■ **Instructions to follow**: Search the listing below for the string "record" and copy every line where it occurs.

Start of Given data

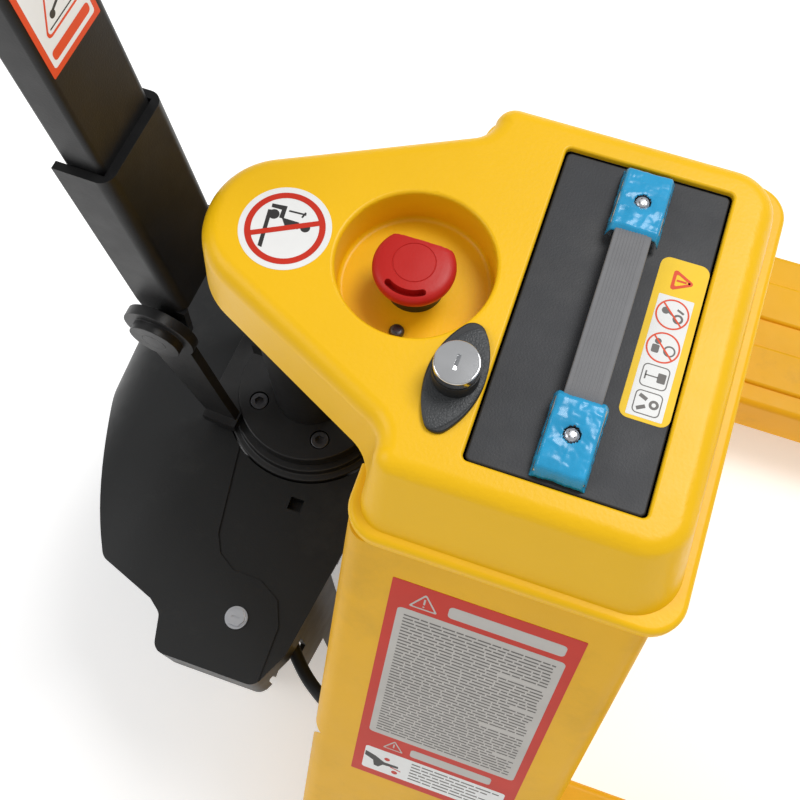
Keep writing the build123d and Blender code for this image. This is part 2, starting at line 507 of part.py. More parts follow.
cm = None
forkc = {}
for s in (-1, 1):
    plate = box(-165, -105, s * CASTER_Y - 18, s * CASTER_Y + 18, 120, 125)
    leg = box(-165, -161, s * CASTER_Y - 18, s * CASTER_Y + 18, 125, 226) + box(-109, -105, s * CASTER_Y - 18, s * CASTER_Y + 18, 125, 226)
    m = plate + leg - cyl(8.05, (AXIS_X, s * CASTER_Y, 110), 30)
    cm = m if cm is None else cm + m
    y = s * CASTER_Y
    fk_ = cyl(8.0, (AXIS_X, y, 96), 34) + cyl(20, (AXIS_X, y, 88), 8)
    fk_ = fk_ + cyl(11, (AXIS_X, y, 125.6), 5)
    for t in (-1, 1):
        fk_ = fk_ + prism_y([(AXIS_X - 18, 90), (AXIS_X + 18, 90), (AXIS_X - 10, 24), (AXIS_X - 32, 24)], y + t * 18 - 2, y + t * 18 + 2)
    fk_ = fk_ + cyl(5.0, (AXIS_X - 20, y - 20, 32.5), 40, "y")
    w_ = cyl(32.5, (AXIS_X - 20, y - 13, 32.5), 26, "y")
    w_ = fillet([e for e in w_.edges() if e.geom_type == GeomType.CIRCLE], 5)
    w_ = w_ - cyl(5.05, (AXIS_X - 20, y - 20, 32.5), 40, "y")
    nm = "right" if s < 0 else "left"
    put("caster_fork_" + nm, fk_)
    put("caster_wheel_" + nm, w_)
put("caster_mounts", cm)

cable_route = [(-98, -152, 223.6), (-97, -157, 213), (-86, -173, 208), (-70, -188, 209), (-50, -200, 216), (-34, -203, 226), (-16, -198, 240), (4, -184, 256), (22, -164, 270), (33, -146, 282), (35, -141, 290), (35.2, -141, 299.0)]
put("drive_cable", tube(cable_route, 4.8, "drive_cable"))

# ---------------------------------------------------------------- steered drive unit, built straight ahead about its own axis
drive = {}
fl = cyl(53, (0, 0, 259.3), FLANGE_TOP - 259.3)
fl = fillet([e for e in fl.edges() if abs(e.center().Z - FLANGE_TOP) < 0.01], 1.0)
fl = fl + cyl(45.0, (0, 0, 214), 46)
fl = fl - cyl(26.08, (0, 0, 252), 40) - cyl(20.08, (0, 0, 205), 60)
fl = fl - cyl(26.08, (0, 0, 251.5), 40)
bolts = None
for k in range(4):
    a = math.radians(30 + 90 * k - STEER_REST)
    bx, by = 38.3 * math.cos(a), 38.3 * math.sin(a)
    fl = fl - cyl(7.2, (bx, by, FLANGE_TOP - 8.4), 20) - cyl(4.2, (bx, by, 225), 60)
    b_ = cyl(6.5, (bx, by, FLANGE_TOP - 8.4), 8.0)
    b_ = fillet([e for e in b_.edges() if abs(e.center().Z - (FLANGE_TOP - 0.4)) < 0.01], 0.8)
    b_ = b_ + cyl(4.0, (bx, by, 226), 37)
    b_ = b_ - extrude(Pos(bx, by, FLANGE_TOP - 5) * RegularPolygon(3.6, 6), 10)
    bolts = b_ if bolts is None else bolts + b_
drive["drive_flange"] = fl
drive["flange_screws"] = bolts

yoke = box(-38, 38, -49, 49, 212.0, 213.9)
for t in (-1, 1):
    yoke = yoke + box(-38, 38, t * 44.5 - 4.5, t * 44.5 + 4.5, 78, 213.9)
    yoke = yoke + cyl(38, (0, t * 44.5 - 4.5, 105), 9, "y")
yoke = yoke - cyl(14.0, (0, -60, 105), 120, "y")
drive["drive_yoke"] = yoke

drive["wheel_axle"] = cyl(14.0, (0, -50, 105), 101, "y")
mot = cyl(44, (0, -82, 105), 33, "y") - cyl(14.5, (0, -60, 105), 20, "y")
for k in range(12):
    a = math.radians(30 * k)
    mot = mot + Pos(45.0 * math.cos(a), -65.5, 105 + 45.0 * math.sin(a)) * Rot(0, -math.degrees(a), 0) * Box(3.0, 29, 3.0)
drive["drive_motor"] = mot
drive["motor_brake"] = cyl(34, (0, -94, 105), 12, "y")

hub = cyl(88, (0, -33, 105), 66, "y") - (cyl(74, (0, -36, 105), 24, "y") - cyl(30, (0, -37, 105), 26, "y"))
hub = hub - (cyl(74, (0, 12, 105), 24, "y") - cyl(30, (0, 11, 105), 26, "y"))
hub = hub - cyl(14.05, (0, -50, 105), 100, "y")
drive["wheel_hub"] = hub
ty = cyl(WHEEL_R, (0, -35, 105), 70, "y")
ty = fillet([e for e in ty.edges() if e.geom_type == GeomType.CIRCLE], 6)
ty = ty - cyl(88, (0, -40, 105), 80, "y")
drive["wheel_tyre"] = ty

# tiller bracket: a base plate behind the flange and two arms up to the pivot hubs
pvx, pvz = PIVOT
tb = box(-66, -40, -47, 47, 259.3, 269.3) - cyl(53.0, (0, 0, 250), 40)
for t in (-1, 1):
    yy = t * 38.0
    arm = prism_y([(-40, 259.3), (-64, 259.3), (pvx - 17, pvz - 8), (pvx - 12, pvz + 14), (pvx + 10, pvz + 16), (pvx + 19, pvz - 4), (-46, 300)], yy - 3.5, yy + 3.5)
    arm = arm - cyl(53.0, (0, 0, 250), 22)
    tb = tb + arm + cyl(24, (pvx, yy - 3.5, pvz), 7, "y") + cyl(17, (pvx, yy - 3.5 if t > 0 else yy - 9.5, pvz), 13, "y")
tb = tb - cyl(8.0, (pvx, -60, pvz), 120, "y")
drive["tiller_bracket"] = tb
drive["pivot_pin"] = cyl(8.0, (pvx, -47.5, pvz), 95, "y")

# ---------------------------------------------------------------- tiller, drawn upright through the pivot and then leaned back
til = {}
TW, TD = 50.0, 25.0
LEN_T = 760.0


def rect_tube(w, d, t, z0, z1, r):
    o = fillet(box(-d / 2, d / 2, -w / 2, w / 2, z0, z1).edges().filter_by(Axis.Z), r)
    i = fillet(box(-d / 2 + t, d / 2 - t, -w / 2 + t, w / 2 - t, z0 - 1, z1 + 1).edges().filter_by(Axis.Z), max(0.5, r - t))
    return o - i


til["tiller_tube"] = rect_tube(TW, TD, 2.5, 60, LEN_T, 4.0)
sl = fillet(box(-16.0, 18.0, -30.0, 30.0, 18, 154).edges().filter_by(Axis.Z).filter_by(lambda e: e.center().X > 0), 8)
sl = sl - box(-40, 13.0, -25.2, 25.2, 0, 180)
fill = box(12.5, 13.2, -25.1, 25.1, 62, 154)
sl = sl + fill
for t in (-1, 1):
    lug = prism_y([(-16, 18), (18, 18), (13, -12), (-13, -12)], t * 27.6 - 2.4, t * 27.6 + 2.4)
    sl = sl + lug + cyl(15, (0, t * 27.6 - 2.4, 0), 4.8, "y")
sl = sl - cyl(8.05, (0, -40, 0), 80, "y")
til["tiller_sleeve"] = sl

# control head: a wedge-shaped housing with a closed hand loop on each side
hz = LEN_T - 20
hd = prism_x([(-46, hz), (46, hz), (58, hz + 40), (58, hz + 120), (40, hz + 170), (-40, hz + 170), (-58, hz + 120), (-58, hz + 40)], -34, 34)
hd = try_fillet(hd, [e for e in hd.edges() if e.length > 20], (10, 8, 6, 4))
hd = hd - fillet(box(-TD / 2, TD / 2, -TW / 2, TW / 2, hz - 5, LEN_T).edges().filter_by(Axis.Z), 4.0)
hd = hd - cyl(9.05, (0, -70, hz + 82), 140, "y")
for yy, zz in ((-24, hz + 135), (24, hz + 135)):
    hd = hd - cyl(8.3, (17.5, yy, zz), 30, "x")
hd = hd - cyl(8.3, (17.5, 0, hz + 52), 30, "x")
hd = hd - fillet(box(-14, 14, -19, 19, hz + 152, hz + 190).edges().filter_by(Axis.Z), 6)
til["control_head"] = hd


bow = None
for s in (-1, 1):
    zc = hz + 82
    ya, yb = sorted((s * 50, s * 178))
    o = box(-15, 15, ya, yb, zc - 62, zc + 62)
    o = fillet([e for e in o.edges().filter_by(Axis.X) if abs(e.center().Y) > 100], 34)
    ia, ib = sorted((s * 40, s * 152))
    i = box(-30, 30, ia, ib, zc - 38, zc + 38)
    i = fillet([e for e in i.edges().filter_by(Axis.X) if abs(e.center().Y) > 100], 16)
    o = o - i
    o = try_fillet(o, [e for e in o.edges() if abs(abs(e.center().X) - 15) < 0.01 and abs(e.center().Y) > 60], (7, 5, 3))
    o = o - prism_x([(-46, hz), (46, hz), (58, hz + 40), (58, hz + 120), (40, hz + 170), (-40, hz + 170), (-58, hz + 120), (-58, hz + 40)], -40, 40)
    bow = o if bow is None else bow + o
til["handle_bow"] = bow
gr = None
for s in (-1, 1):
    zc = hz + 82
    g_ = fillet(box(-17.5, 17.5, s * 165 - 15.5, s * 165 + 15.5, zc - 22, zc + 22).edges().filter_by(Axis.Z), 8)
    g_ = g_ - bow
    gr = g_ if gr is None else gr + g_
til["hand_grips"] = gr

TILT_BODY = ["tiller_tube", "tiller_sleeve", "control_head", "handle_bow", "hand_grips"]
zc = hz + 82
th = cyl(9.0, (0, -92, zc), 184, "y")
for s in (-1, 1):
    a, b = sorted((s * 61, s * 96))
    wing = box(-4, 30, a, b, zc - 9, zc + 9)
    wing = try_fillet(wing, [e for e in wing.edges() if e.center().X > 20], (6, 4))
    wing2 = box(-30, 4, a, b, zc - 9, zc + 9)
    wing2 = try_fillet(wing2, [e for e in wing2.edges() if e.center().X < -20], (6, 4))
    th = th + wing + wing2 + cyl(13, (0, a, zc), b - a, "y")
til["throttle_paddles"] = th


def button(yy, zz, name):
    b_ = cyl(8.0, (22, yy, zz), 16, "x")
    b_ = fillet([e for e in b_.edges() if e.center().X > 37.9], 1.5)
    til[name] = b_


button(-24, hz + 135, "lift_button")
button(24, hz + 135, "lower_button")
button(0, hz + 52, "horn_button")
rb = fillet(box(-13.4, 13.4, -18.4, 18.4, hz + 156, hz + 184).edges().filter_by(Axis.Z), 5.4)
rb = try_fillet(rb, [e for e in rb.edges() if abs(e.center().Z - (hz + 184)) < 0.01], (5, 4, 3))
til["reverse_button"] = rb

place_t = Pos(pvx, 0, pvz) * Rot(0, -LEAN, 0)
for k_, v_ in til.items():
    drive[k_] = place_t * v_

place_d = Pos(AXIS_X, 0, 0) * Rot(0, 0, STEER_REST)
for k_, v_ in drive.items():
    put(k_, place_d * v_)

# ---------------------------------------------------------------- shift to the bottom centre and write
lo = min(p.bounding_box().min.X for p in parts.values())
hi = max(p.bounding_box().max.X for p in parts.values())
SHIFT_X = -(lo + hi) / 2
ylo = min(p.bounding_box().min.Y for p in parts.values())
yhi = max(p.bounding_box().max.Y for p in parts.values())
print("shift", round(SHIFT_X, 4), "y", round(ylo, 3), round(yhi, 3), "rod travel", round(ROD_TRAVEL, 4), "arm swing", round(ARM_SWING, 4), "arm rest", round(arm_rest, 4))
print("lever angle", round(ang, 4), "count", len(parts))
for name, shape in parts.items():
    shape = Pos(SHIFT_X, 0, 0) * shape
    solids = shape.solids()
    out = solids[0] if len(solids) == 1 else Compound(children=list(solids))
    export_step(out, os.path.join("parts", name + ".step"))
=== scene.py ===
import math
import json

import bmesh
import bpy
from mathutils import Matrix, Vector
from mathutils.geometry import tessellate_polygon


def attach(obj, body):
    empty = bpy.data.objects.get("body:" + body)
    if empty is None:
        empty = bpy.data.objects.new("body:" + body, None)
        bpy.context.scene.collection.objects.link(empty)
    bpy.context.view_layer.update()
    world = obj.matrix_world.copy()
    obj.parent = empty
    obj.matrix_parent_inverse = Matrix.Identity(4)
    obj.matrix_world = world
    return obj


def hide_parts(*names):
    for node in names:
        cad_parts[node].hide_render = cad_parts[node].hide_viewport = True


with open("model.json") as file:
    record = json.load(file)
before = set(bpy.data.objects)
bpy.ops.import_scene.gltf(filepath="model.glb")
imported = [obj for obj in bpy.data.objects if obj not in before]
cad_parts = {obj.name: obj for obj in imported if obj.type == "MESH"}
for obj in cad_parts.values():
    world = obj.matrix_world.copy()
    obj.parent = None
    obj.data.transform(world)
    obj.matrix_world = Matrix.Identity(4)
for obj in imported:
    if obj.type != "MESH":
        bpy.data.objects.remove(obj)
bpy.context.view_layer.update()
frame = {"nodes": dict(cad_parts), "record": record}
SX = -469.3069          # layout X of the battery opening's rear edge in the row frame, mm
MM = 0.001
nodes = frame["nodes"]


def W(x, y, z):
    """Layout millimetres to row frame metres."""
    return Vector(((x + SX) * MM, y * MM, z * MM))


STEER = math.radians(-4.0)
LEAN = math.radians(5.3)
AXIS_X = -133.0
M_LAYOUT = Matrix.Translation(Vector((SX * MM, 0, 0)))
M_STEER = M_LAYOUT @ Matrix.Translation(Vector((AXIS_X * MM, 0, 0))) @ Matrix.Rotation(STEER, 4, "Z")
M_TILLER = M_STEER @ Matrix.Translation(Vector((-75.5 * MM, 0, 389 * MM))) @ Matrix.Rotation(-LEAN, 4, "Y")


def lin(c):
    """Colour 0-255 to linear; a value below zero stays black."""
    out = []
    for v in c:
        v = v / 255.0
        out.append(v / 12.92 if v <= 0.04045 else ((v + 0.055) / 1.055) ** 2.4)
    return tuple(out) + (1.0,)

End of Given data

■ **Exercise response**:
    record = json.load(file)
frame = {"nodes": dict(cad_parts), "record": record}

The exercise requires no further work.